As to your second inquiry, to wit, whether an American merchant, after having paid the tax in question for a year, is compelled to pay again for the same period on account of the recent law of which you send a copy and translation, the following observations may be made:
It is noted that the new law of September 15, 1897, in the printed form you send, only comprises two articles, the first modifying the tax upon foreign clerks of different classes already imposed by the existing law of 1876, and the second charging the secretary of state, finance and commerce, and the interior with the execution thereof. Your translation adds certain articles numbered 5, 6, 7, and 8 prescribing the procedure to be followed in case of delinquency. These, however, are matters of detail not material to the point. So far as an American clerk is concerned, the fact of a discriminatory tax constitutes the sole ground of protest because contrary to treaty, and it follows that any legislation modifying the tariff of the tax, or retroactively collecting it from him or from his American employer, in addition to taxes already paid, is open to protest on precisely the same treaty ground as the original tax to which your first inquiry refers.
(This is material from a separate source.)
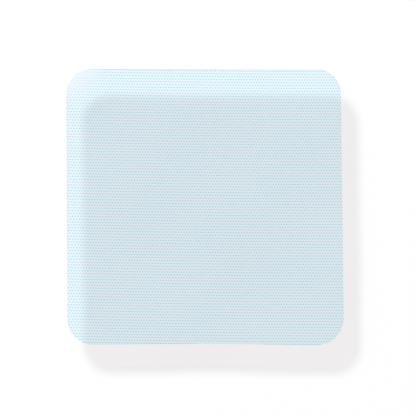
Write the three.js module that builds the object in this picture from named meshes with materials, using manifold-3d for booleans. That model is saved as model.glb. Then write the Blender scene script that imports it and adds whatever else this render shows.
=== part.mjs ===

As to the protest of Messrs. Ch. Weymann & Co., the Department is unable to instruct you, in the absence of proof that the protestants are citizens of the United States or that the three foreign clerks, in respect to whom the tax is laid, are American citizens, or are dependents of a State entitled by treaty to have its citizens or subjects exempt from contributions not equally imposed upon natives. If the clerks or any of them, belong to the latter class, good claim for the protection of their own government would seem to lie, without prejudice to the concurrent right of the American employer to protest on the ground that he is burdened with a vicarious tax, in itself illegal. This, however, can only be stated in a general way; the particular case can not be considered as an international reclamation unless a full showing of all the facts and circumstances be submitted under oath for the Department’s consideration.